Following that coup, the new republican government initiated measures largely portrayed as influenced by the efforts of the League for the Defense of Women’s Rights, which now worked legally under the name of the Iraqi Women’s League. However, these measures clearly reflect to no less an extent a response to the Iraqi Women’s Union’s efforts before 1958. The TCCDR was swiftly annulled, and Article 41 of the penal code, which permitted referring offenders to “tribal adjudication,” was later deleted. Women’s formal tribalization was thus erased. In addition, an agrarian reform, demanded by both organizations, was introduced. It was presented as intending to tackle the deplorable situation in the Iraqi countryside and to open the way for rural men and women to possess land.
The new republican regime also promised women political rights once political life renewed and gave a clear signal that it intended to end women’s exclusion from formal politics. Naziha al-Dulaimi was appointed as a minister, setting a precedent not only in Iraq, but in the entire Arab world. Women now became part of the administration and took part in formulating laws. Al-Dulaimi, appointed minister of municipalities, was among the specialists, jurists, ῾ulama, and politicians who prepared the new Personal Status Law, and the league prepared and presented a draft of this law to the Ministry of the Interior.
On 30 December 1959, Iraq’s Personal Status Law was introduced with the declared intent “to ensure women their legal rights and family independence.” Personal status issues came under state control, and by borrowing lenient provisions from the various schools of Islamic law, it was attuned to criticism regarding family matters and gender relations raised by activists prior to 1958. The law moved toward securing women’s personal rights, such as the right to consent to marriage, the right to choose a spouse, and the right to decide when to marry. It made an effort to address the problem of child brides by setting a legal minimum age for marriage and, by emphasizing their entitlement to mahr, made women a party to the marriage contract rather than objects of transaction. Women were thus to a much greater degree able to make free and rational decisions.

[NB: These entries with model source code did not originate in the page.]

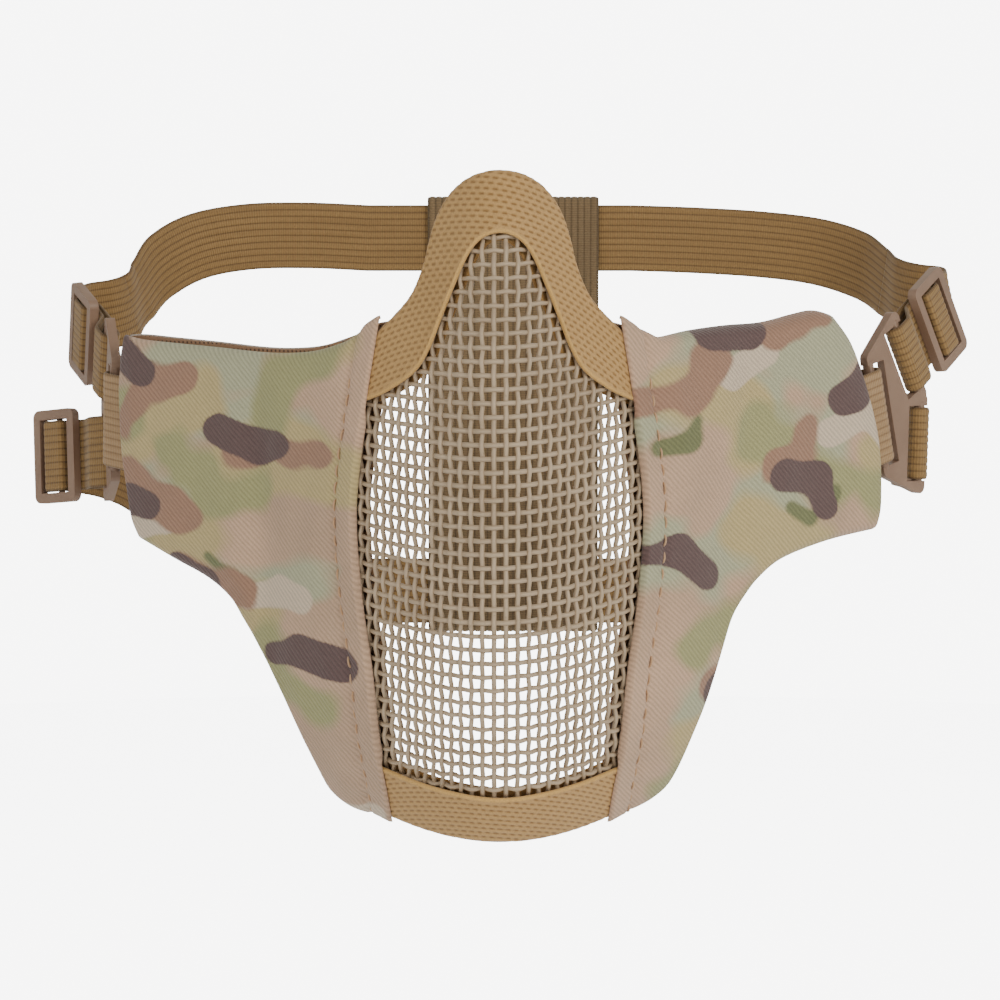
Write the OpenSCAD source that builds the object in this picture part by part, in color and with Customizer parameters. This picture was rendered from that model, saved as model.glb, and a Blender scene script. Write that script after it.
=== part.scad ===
// Half-face mask: a formed wire mesh over nose, mouth and chin, padded cloth wings over the cheeks,
// and two elastic bands that run round the back of the head.
// +X is the wearer's left, +Y points to the back of the head, +Z is up. The origin is at the lips.

/* [Face] */
// Distance from the foremost wire back to the lips
lip_depth = 20; // [14:1:26]
// Thickness of the woven wire panel, crest to crest
mesh_t = 1.8; // [1.4:0.1:2]
// Depth by which the nose ridge stands forward
ridge_depth = 12; // [9:1:14]
// Thickness of the webbing that binds the wire edges
binding_t = 1; // [0.8:0.1:1.2]

/* [Wings] */
// Thickness of the printed cover cloth
cover_t = 1.1; // [0.8:0.1:1.3]
// Thickness of the foam inside a wing
foam_t = 4.6; // [3:0.2:6]
// Thickness of the lining cloth
lining_t = 1; // [0.8:0.1:1.2]
// Distance of the fold line from the middle of the mask
fold_x = 60; // [58:0.5:62]
// Gap left in the padding at the fold line
fold_gap = 2.4; // [2:0.2:3]

/* [Buckles] */
// Thickness of the moulded buckle plate
buckle_t = 2.6; // [2.2:0.2:3]
// Radius of every buckle bar
bar_r = 1.5; // [1.3:0.1:1.6]
// Tilt of each outer bar away from the inner bar
bar_tilt = 16; // [12:1:18]
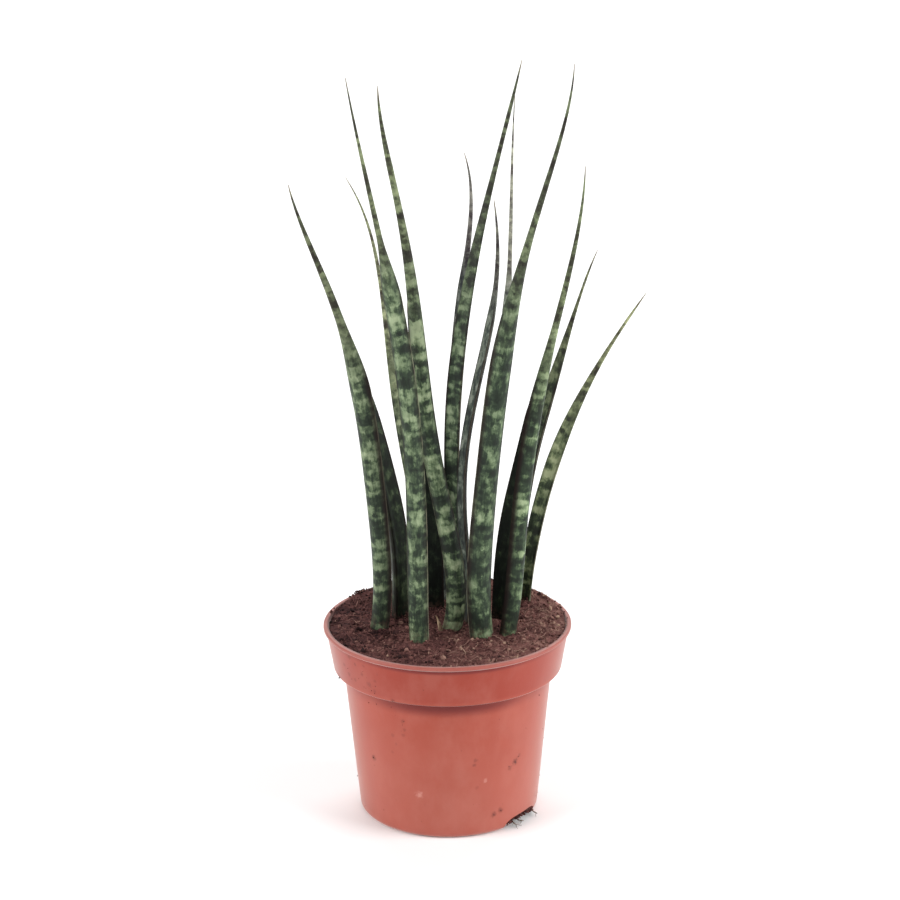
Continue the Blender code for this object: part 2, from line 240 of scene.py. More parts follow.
def rise(tree, value, low, high, start=0.0, stop=1.0):
    """A smooth change from start to stop as value goes from low to high."""
    return wired(tree, "MapRange", {
        "Value": value, "From Min": low, "From Max": high, "To Min": start, "To Max": stop},
        interpolation_type="SMOOTHSTEP").outputs["Result"]


def blend(tree, share, first, second, kind="MIX"):
    """One colour over another: share 0 leaves the first and share 1 gives the second."""
    made = wired(tree, "Mix", data_type="RGBA", blend_type=kind)
    for place, value in ((0, share), (6, first), (7, second)):
        if isinstance(value, bpy.types.NodeSocket):
            tree.links.new(value, made.inputs[place])
        else:
            made.inputs[place].default_value = value if place == 0 else (*value, 1.0)
    return made.outputs[2]


def new_group(name, inputs, outputs):
    """An empty shader group. A plain input value makes a number socket, three a vector and four a
    colour. Outputs called Color are colours and the others numbers."""
    tree = bpy.data.node_groups.new(name, "ShaderNodeTree")
    for socket, value in inputs.items():
        kind = {1: "Float", 3: "Vector", 4: "Color"}[np.size(value)]
        made = tree.interface.new_socket(socket, in_out="INPUT", socket_type="NodeSocket" + kind)
        made.default_value = value
    for socket in outputs:
        kind = "Color" if socket == "Color" else "Float"
        tree.interface.new_socket(socket, in_out="OUTPUT", socket_type="NodeSocket" + kind)
    return tree, tree.nodes.new("NodeGroupInput").outputs, tree.nodes.new("NodeGroupOutput").inputs


def new_finish(name, roughness=0.5, specular=0.5):
    """A material with its Principled shader, as (material, tree, shader inputs)."""
    made = bpy.data.materials.new(name)
    made.use_nodes = True
    inputs = made.node_tree.nodes["Principled BSDF"].inputs
    inputs["Roughness"].default_value = roughness
    inputs["Specular IOR Level"].default_value = specular
    return made, made.node_tree, inputs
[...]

The law also severely curtailed polygamy, sanctioning it only with the express permission of a judge. In addition, it restricted a man’s ability to divorce his wife. Repudiation became void if uttered by a man whose mental capacities were in doubt—due to intoxication or extreme anger, for instance. A triple declaration of divorce could now result in a single divorce only, and men were required to commence divorce proceedings in court. The law also allowed women to seek the dissolution of their marriages through judicial proceedings on various grounds, including injury and domestic discord. The threat of divorce—with the resulting loss of a woman’s financial support, home, and children and thus cemented dominant–submissive gender relations—was eased; the law gave mothers preferential rights regarding the custody of their children. Maternal custody following divorce was granted for children up to the age of seven; the court was allowed to extend this upper age limit if the child’s welfare so required. The new legislation also contained a particularly far-reaching reform: Islamic inheritance laws were abandoned in favor of equal inheritance status for men and women. It is noteworthy that when religious leaders protested to Prime Minister ῾Abd al-Karim Qasim over this clause, he replied that the public welfare of the Iraqi people demanded equality between men and women in every respect out of consideration for the rights of half of the Iraqi people. But the significance of this clause lay not only in making men and women equal before the law, but also in strengthening women’s economic base, thus undermining a major coercive element cementing men’s dominance over women. Although in later years some critics pointed to the many loopholes contained within the 1959 law, it was in actuality a milestone when viewed against the draft Code of Personal Status and the TCCDR of the monarchy period. As the TCCDR was annulled, the law significantly offered the same treatment for rural and urban women in the personal status realm.
These measures may more closely resemble “first steps” than the comprehensive reform the Iraqi Women’s Union had hoped for or the radical transformation the League for the Defense of Women’s Rights had desired. There was no legislation tackling customary law (e.g. prohibiting the nahwa and fasl marriage—the handing over of women in blood dispute settlements) or severely punishing perpetrators of “honor” crimes; the new Personal Status Law was far from perfect; Dulaimi’s appointment was short lived; and because the new government failed to establish a Parliament, any provision in the new Constitution that could be interpreted as granting women political rights became a dead letter. Yet with these measures a new government gender discourse had clearly been born. The contour of that discourse, as we have seen, was shaped by the struggle of activists, both union and league, throughout the monarchy period. Although competing with other perceptions, entangled with the problematic notion of modernity, and often utilitarian and hypocritical, the new construction of women now gained dominance and prevailed well into the second half of the twentieth century.